HOA master insurance policies typically cover common area slip and fall liability. Individual homeowner's insurance covers liability on private property. The gap — liability for sidewalks in the public right-of-way adjacent to individual units in HOA communities — is often ambiguous and depends on state law, the specific HOA documents, and the insurance coverage in place. This is a question worth raising with your HOA board and your homeowner's insurance agent, not waiting until a claim arises.

Frequently Asked Questions

My HOA says they're not responsible and the city says they're not responsible. What do I do?

Get both positions in writing. Then review your CC&Rs and plat map with a real estate attorney — this is exactly the scenario that requires professional legal interpretation. The cost of a one-hour attorney consultation is almost certainly less than paying for repairs that someone else owes. Document every communication with both the HOA and the city.

Can my HOA fine me for a sidewalk defect that's technically their responsibility?

If the sidewalk is the HOA's maintenance obligation under the CC&Rs, the HOA cannot typically fine a homeowner for failing to repair it — that's backwards. If the CC&Rs place maintenance on the individual homeowner, the HOA can fine for noncompliance. Read your specific CC&Rs' maintenance obligation provisions carefully before paying any fine related to a sidewalk.

The city sent a repair notice to my HOA address. Who is actually responsible for responding?

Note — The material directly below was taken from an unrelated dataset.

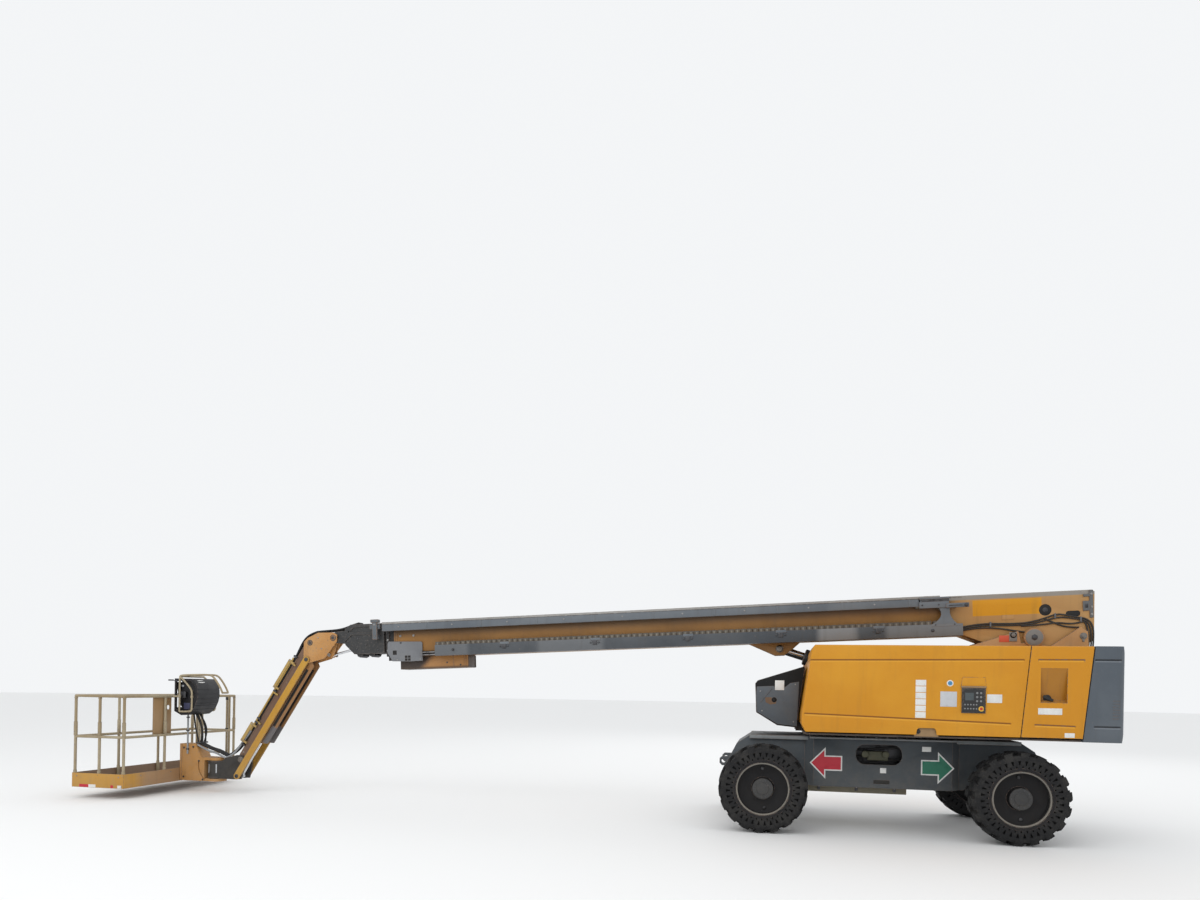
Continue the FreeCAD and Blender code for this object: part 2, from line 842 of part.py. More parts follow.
for (end, hand), place in wheel_frames.items():
    tyre = body("Tyre" + end.capitalize() + hand.capitalize())
    revolve(tyre, tyre_outline())
    node(tyre, "tyre_%s_%s" % (end, hand), place)
    rim = body("Rim" + end.capitalize() + hand.capitalize())
    revolve(rim, rim_outline(1 if hand == "left" else -1))
    node(rim, "rim_%s_%s" % (end, hand), place)

fixed_x = "-wheelbase / 2"
steer_x = "wheelbase / 2"


def axle_beam(middle, half_span):
    """The square beam and the two pads that carry the chassis."""
    low = (middle + " - axle_beam / 2", "-(" + half_span + ")", "axle_height - axle_beam / 2")
    high = (middle + " + axle_beam / 2", half_span, "axle_height + axle_beam / 2")
    pieces = [box(low, high)]
    for side in ("1", "-1"):
        centre = side + " * axle_pad_middle"
        low = (middle + " - axle_beam", centre + " - axle_pad_half_width", "axle_height + axle_beam / 2")
        high = (middle + " + axle_beam", centre + " + axle_pad_half_width", "chassis_end_bottom")
        pieces.append(box(low, high))
    return pieces


fixed_pieces = axle_beam(fixed_x, "axle_half_span + axle_end_reach")
fixed_pieces.append(ball((fixed_x, "0", "axle_height"), "chassis_end_bottom - axle_height - 5"))
fixed_pieces.append(rod((fixed_x, "-spindle_end", "axle_height"), "spindle_radius", "2 * spindle_end", "Y"))
for sign in ("-", ""):
    start = sign + "(axle_half_span + axle_end_reach + axle_flange / 2) - axle_flange / 2"
    fixed_pieces.append(rod((fixed_x, start, "axle_height"), "2 * spindle_radius", "axle_flange", "Y"))
node(fuse(*fixed_pieces), "fixed_axle", machine)

steer_pieces = axle_beam(steer_x, "axle_half_span - web_inset - fork_web / 2")
for sign in ("-", ""):
    middle = sign + "kingpin_offset"
    for level in ("1", "-1"):
        centre = "axle_height + %s * (knuckle_half_height + knuckle_gap + fork_thickness / 2)" % level
        inner_edge = sign + "(axle_half_span - fork_web - web_inset)"
        outer_edge = sign + "(kingpin_offset + 0.6 * kingpin_radius)"
        near, far = (outer_edge, inner_edge) if sign else (inner_edge, outer_edge)
        low = (steer_x + " - axle_beam / 2", near, centre + " - fork_thickness / 2")
        high = (steer_x + " + axle_beam / 2", far, centre + " + fork_thickness / 2")
        steer_pieces.append(box(low, high))
    web_low = sign + "(axle_half_span - web_inset - fork_web / 2) - fork_web / 2"
    low_corner = (steer_x + " - axle_beam / 2", web_low, "axle_height - knuckle_half_height - knuckle_gap")
    web_high = web_low + " + fork_web"
    high_corner = (steer_x + " + axle_beam / 2", web_high, "axle_height + knuckle_half_height + knuckle_gap")
    steer_pieces.append(box(low_corner, high_corner))
    kingpin_low = "axle_height - knuckle_half_height - knuckle_gap - fork_thickness"
    kingpin_length = "2 * (knuckle_half_height + knuckle_gap + fork_thickness)"
    steer_pieces.append(rod((steer_x, middle, kingpin_low), "kingpin_radius", kingpin_length))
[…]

If the notice was sent to the HOA, the city has determined the HOA is the responsible party — or the city addressed the notice to the property owner of record, which may be the HOA for common areas. Contact your HOA board immediately and forward the notice. The HOA's response timeline is not your individual obligation if the sidewalk is common area.

Disclaimer: Informational only. Not legal advice. Verify current rules with your local public works department.